Molybdenum catalysts based on salan ligands for the deoxydehydration reaction

Abstract

Dioxomolybdenum complexes based on salan ligands have been evaluated for their potential in catalyzing the deoxydehydration (DODH) reaction. The DODH reaction is a formal reduction that converts vicinal diols into olefins using an oxometal catalyst and a sacrificial reductant. The reaction holds enormous potential in transforming biomass-derived molecules into platform chemicals. This study evaluated twenty (20) molybdenum complexes supported by salan ligands in the DODH reaction with the goal of establishing structure–activity relationships.

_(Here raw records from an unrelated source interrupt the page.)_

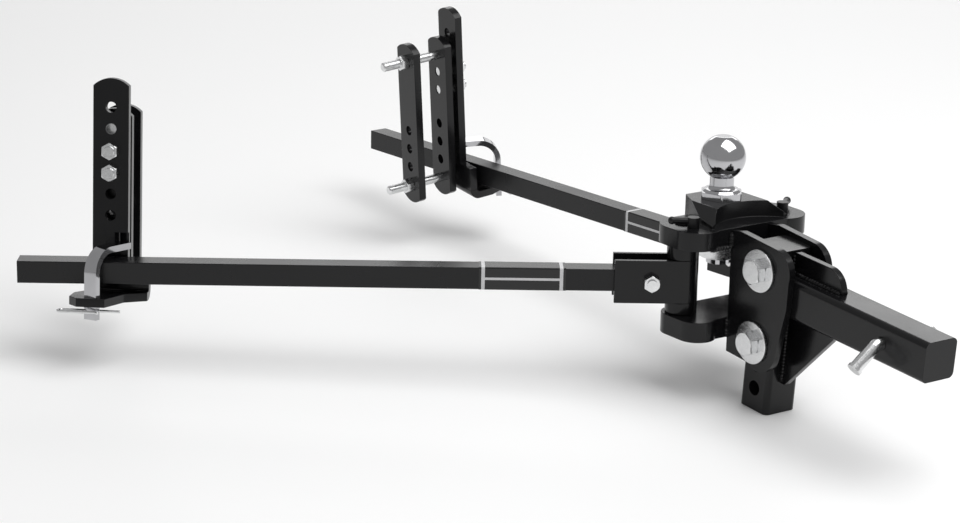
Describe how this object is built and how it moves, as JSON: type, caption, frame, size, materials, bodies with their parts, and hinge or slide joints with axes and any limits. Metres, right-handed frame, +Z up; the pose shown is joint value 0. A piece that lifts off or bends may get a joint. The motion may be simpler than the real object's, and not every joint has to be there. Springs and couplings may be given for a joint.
{
  "type": "weight distribution hitch",
  "caption": "Trunnion-bar weight distribution hitch: square drop shank, tilting ball head, swinging spring bars and frame-clamping sway brackets.",
  "frame": {"origin": "the receiver pin's axis on the shank's centreline", "axes": "+X forward along the shank towards the tow vehicle, +Y to the far side, +Z up"},
  "size_m": [1.2244, 0.8765, 0.3538],
  "materials": {
    "black_powder_coat": "gloss",
    "black_bar_coat": "satin",
    "zinc": "satin",
    "chrome": "polished",
    "black_lever": "satin"
  },
  "bodies": {
    "shank": {"shank_bar": "black_powder_coat", "drop_post": "black_powder_coat", "upper_gusset": "black_powder_coat", "lower_gusset": "black_powder_coat", "head_bolts": "zinc", "head_bolt_washers": "zinc", "head_bolt_nuts": "zinc"},
    "receiver_pin": {"receiver_pin": "zinc"},
    "receiver_clip": {"receiver_pin_clip": "zinc"},
    "head": {"head_top_plate": "black_powder_coat", "near_side_plate": "black_powder_coat", "far_side_plate": "black_powder_coat", "head_back_plate": "black_powder_coat", "lower_ear_plate": "black_powder_coat", "hitch_ball": "chrome", "ball_lock_washer": "zinc", "ball_nut": "zinc"},
    "near_lever": {"near_retaining_lever": "black_lever"},
    "near_bar": {"near_trunnion_pin": "black_powder_coat", "near_trunnion_collars": "black_powder_coat", "near_trunnion_strap": "black_powder_coat", "near_spring_bar": "black_bar_coat", "near_strap_bolt": "zinc", "near_strap_nut": "zinc"},
    "near_bracket": {"near_l_bracket": "black_powder_coat", "near_l_shelf": "black_powder_coat", "near_angle_plate": "black_powder_coat", "near_short_bolts": "zinc", "near_short_nuts": "zinc", "near_long_bolts": "zinc"},
    "near_link": {"near_link_plate": "black_powder_coat", "near_long_nuts": "zinc"},
    "near_l_pin": {"near_l_pin": "chrome"},
    "near_l_clip": {"near_l_pin_clip": "zinc"},
    "far_lever": {"far_retaining_lever": "black_lever"},
    "far_bar": {"far_trunnion_pin": "black_powder_coat", "far_trunnion_collars": "black_powder_coat", "far_trunnion_strap": "black_powder_coat", "far_spring_bar": "black_bar_coat", "far_strap_bolt": "zinc", "far_strap_nut": "zinc"},
    "far_bracket": {"far_l_bracket": "black_powder_coat", "far_l_shelf": "black_powder_coat", "far_angle_plate": "black_powder_coat", "far_short_bolts": "zinc", "far_short_nuts": "zinc", "far_long_bolts": "zinc"},
    "far_link": {"far_link_plate": "black_powder_coat", "far_long_nuts": "zinc"},
    "far_l_pin": {"far_l_pin": "chrome"},
    "far_l_clip": {"far_l_pin_clip": "zinc"}
  },
  "joints": [
    {"name": "receiver_pin_slide", "type": "slide", "parent": "shank", "child": "receiver_pin", "axis": [0, -1, 0], "range_m": [0, 0.026]},
    {"name": "receiver_clip_slide", "type": "slide", "parent": "receiver_pin", "child": "receiver_clip", "axis": [1, 0, 0], "range_m": [0, 0.05]},
    {"name": "head_tilt", "type": "hinge", "parent": "shank", "child": "head", "pos_m": [-0.21, 0, 0.0246], "axis": [0, -1, 0], "range_deg": [-4, 3]},
    {"name": "near_lever_turn", "type": "hinge", "parent": "head", "child": "near_lever", "pos_m": [-0.29914, -0.074, 0.06648], "axis": [-0.0698, 0, 0.9976], "range_deg": [0, 90]},
    {"name": "near_bar_swing", "type": "hinge", "parent": "head", "child": "near_bar", "pos_m": [-0.31553, -0.0704, -0.01456], "axis": [-0.0698, 0, 0.9976], "range_deg": [-18, 30]},
    {"name": "near_bracket_slide", "type": "slide", "parent": "near_bar", "child": "near_bracket", "axis": [-0.5578, -0.829, -0.039], "range_m": [-0.06, 0.05]},
    {"name": "near_link_clamp", "type": "slide", "parent": "near_bracket", "child": "near_link", "axis": [0.7514, -0.6387, 0.166], "range_m": [-0.02, 0.012]},
    {"name": "near_l_pin_lift", "type": "slide", "parent": "near_bracket", "child": "near_l_pin", "axis": [-0.1558, 0.0728, 0.9851], "range_m": [0, 0.004]},
    {"name": "near_l_clip_slide", "type": "slide", "parent": "near_l_pin", "child": "near_l_clip", "axis": [-0.6412, -0.766, -0.0448], "range_m": [0, 0.04]},
    {"name": "far_lever_turn", "type": "hinge", "parent": "head", "child": "far_lever", "pos_m": [-0.29914, 0.074, 0.06648], "axis": [0.0698, 0, -0.9976], "range_deg": [0, 90]},
    {"name": "far_bar_swing", "type": "hinge", "parent": "head", "child": "far_bar", "pos_m": [-0.31553, 0.0704, -0.01456], "axis": [-0.0698, 0, 0.9976], "range_deg": [-40, 6]},
    {"name": "far_bracket_slide", "type": "slide", "parent": "far_bar", "child": "far_bracket", "axis": [-0.9951, -0.0698, -0.0696], "range_m": [-0.06, 0.05]},
    {"name": "far_link_clamp", "type": "slide", "parent": "far_bracket", "child": "far_link", "axis": [0.036, 0.9926, 0.1156], "range_m": [-0.02, 0.012]},
    {"name": "far_l_pin_lift", "type": "slide", "parent": "far_bracket", "child": "far_l_pin", "axis": [0.0081, -0.116, 0.9932], "range_m": [0, 0.004]},
    {"name": "far_l_clip_slide", "type": "slide", "parent": "far_l_pin", "child": "far_l_clip", "axis": [-0.9993, 0.0348, 0.0123], "range_m": [0, 0.04]}
  ]
}
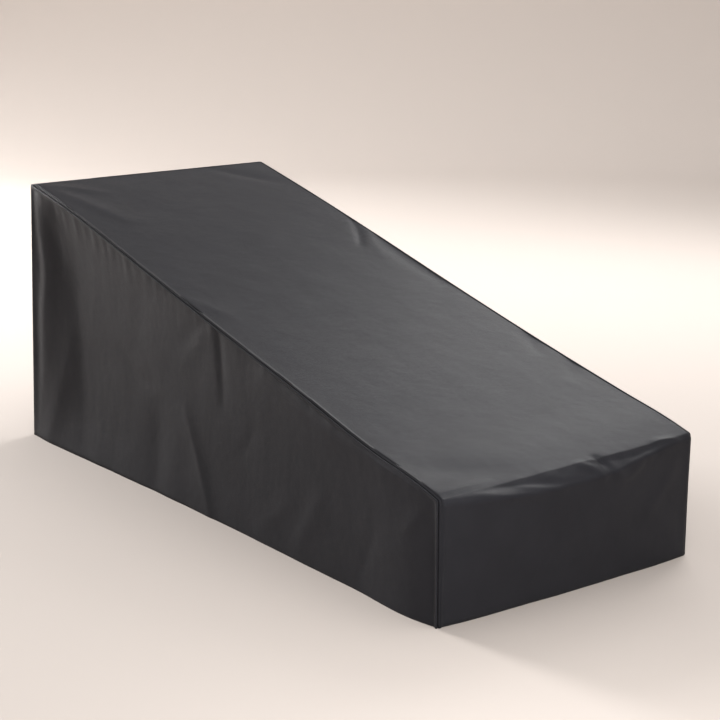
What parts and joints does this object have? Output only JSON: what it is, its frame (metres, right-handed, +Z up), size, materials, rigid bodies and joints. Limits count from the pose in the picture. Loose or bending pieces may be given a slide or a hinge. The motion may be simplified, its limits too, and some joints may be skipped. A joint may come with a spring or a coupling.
{
  "type": "lounge chair cover",
  "caption": "Wedge-shaped fitted cover for a chaise lounge, sewn from coated cloth panels, hollow inside and open at the hem.",
  "frame": {"origin": "on the floor, under the middle of the cover", "axes": "+Z up, +Y towards the high head end, +X towards the right side as seen from the foot end"},
  "size_m": [0.8911, 2.0436, 0.8166],
  "materials": {
    "cover_cloth": "dark charcoal coated woven polyester, matte with a faint sheen"
  },
  "bodies": {
    "root": {"top_front_panel": "cover_cloth", "side_panel_left": "cover_cloth", "side_panel_right": "cover_cloth", "back_panel": "cover_cloth"}
  },
  "joints": []
}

Catalyst screenings were performed using styrene glycol as a model substrate and 1–10 mol% loading of the molybdenum complexes at 170 °C producing styrene in up to 54% yield. Aliphatic diols and meso-/R,R-hydrobenzoin were also converted to the corresponding alkenes in moderate to good yields (60–71%) that are comparable to previously reported molybdenum catalysts. A bio-derived glycol, (+)-diethyltartrate, could be converted to the alkene product (diethyl fumarate) in >98% yield using 10 mol% catalyst. A high yield of diethyl fumarate (78%) was also obtained with Na₂SO₃ (cheap, readily available, and benign) as a reductant. Quite significantly, diethyl fumarate was produced in a 42% yield at a 1 mol% catalyst loading which represents a turnover number (TON) of 42; this is one of highest activity in a DODH reaction observed with molybdenum catalysts. The catalytic studies along with preliminary kinetic investigations reveal significant ligand effects: sterically bulky ortho-substituents and electron-withdrawing para-substituents on the phenol arms resulted in enhanced catalytic activity while a rigid phenyl as well as an ethylene backbone featuring a tertiary amine were found to impede catalysis.